海の底には何がある

これは日記だ。ブログじゃない。

さじ加減

ここ10日くらい(正確に言うと、旅先から帰る途中にうっかり飛行機を乗り過ごしてしまい、丸一日友人のうちに滞在させてもらったときに書き始めて以来だから11日目)一日中コンピューターの前に座ってうんうんうなりながら文章を書いている。もう、三行書いては二行削る。人生はワンツーパンチである。


いや、決して作家稼業というような立派なものではなく、私が書いているのはクモの捕食行動についての論文なのだが、こんないわゆる自然科学分野の論文といえども、立派な文章書きの作業であって、より良い言葉より良い表現を求めてあーでもないこーでもないとやっているのだ。しかも、母国語ではない言葉で書かねばならないので、そもそもどうすれば良くなるのか自分でもよくわからないまま作業しているわけで、効率悪いことはなはだしい。


科学論文というと、まるで厳密な論理・形式に従って書くべきものであるかのように思われるかもしれないが、それは必ずしもそうではない。少なくとも私にとって面白い論文は論理・形式に従っているように見えて、実はそこからぼろぼろとたくさんのものがこぼれ落ちてくるものだ。というか、論理・形式が破綻しかけているような部分に、こちらが想像力を働かせる余地が生まれてくるわけで、もしそのような部分がなければ、それは単なる情報伝達に過ぎないということになる。情報をただ受動的に受け取るだけなんて、そんなつまらないことはない。

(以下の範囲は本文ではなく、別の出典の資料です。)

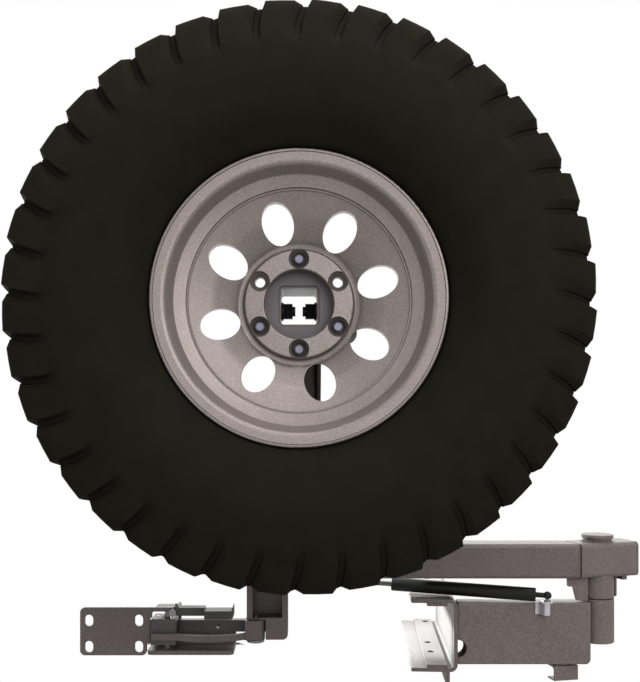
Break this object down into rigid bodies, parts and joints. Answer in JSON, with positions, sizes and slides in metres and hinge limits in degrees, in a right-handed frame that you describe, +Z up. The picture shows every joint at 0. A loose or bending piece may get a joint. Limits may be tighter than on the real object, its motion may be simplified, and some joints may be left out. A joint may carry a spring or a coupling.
{
  "type": "spare tire carrier",
  "caption": "Swing-out spare tire carrier: frame bracket, pivoting arm with post and hub mount holding a wheel and tire, gas strut, and latch with catch plate.",
  "frame": {"origin": "on the upper face of the lower doubler strip of the frame bracket, midway between its two front bolt holes", "axes": "+Z up, +X towards the pivot side, +Y towards the vehicle, away from the wheel's outer face"},
  "size_m": [1.0669, 0.7971, 1.1009],
  "materials": {
    "powder_coat": "textured powder coat",
    "steel": "plain steel",
    "zinc": "bright zinc plate",
    "black_steel": "black oxide",
    "bronze": "plain bronze",
    "strut_black": "black paint",
    "rod_chrome": "ground chrome",
    "wheel_alloy": "satin paint",
    "tyre_rubber": "moulded rubber",
    "rubber_trim": "moulded rubber"
  },
  "bodies": {
    "vehicle_side": {"frame_bracket": "powder_coat", "bracket_doubler_upper": "powder_coat", "bracket_doubler_lower": "powder_coat", "bracket_rib": "powder_coat", "pivot_box": "powder_coat", "pivot_barrel": "powder_coat", "kingpin": "steel", "thrust_washer": "steel", "retaining_washer": "steel", "retaining_screw": "steel", "clip_bracket": "powder_coat", "clip_screws": "steel", "strut_bracket": "zinc", "strut_ball_lower": "steel", "latch_plate": "powder_coat", "catch_top_plate": "powder_coat", "catch_channel": "powder_coat", "striker_pin": "steel", "catch_side_plate": "powder_coat", "catch_rail_left": "powder_coat", "catch_rail_right": "powder_coat", "catch_nut": "zinc"},
    "swing_arm": {"arm_beam": "powder_coat", "arm_end_plate": "powder_coat", "arm_plug": "rubber_trim", "pivot_head": "powder_coat", "head_end_plate": "powder_coat", "pivot_sleeve": "powder_coat", "pivot_bushes": "bronze", "pivot_cap": "powder_coat", "sleeve_front_gusset": "powder_coat", "sleeve_rear_gusset": "powder_coat", "head_bottom_tab": "powder_coat", "post": "powder_coat", "post_cap": "powder_coat", "post_ears": "powder_coat", "hub_tube": "powder_coat", "cross_bolts": "black_steel", "cross_nuts": "black_steel", "cross_washers": "black_steel", "hub_plate": "powder_coat", "wheel_studs": "steel", "drop_leg": "powder_coat", "latch_tongue": "powder_coat", "latch_jaw": "powder_coat", "pawl_pin": "steel", "handle_pin": "steel", "strut_arm_bracket": "powder_coat", "strut_ball_upper": "steel", "wheel": "wheel_alloy", "tyre": "tyre_rubber"},
    "strut_cylinder": {"strut_tube": "strut_black", "strut_end_lower": "strut_black"},
    "strut_piston": {"strut_rod": "rod_chrome", "strut_end_upper": "strut_black"},
    "handle": {"latch_handle": "powder_coat"},
    "pawl": {"latch_pawl": "steel"}
  },
  "joints": [
    {"name": "arm_swing", "type": "hinge", "parent": "vehicle_side", "child": "swing_arm", "pos_m": [0.3, -0.0984, 0.11695], "axis": [0, 0, 1], "range_deg": [0, 80]},
    {"name": "strut_tube_turn", "type": "hinge", "parent": "vehicle_side", "child": "strut_cylinder", "pos_m": [0.1939, -0.146, 0.12815], "axis": [0, 0, 1], "range_deg": [0, 100.5]},
    {"name": "strut_rod_turn", "type": "hinge", "parent": "swing_arm", "child": "strut_piston", "pos_m": [-0.2085, -0.0334, 0.13965], "axis": [0, 0, 1], "range_deg": [0, 20.5]},
    {"name": "handle_pull", "type": "hinge", "parent": "swing_arm", "child": "handle", "pos_m": [-0.338, -0.136, 0.06595], "axis": [0, 0, 1], "range_deg": [0, 35], "stiffness_Nm_per_rad": 0.8},
    {"name": "pawl_lock", "type": "hinge", "parent": "swing_arm", "child": "pawl", "pos_m": [-0.5185, -0.118, 0.06095], "axis": [0, 0, 1], "range_deg": [-80, 0]}
  ],
  "couplings": [
    {"joint": "strut_tube_turn", "follows": "arm_swing", "ratio": 1.256},
    {"joint": "strut_rod_turn", "follows": "arm_swing", "ratio": 0.256}
  ]
}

書く側から言うと、形式をガチガチにすると情報を渡す効率は高まるのかもしれない。しかし、そうして渡された情報は本当に相手を励起する力があるのか?というところが問題というわけだ。論分数は多いけど、引用数が少なくていいのか?という。


というわけで、何事もさじ加減。


そこまではいいのだが、実際の作業では形式を固めつつ、同時に固めないように書こうとしてワンツーパンチというわけだ。ふえーん。面倒だよう。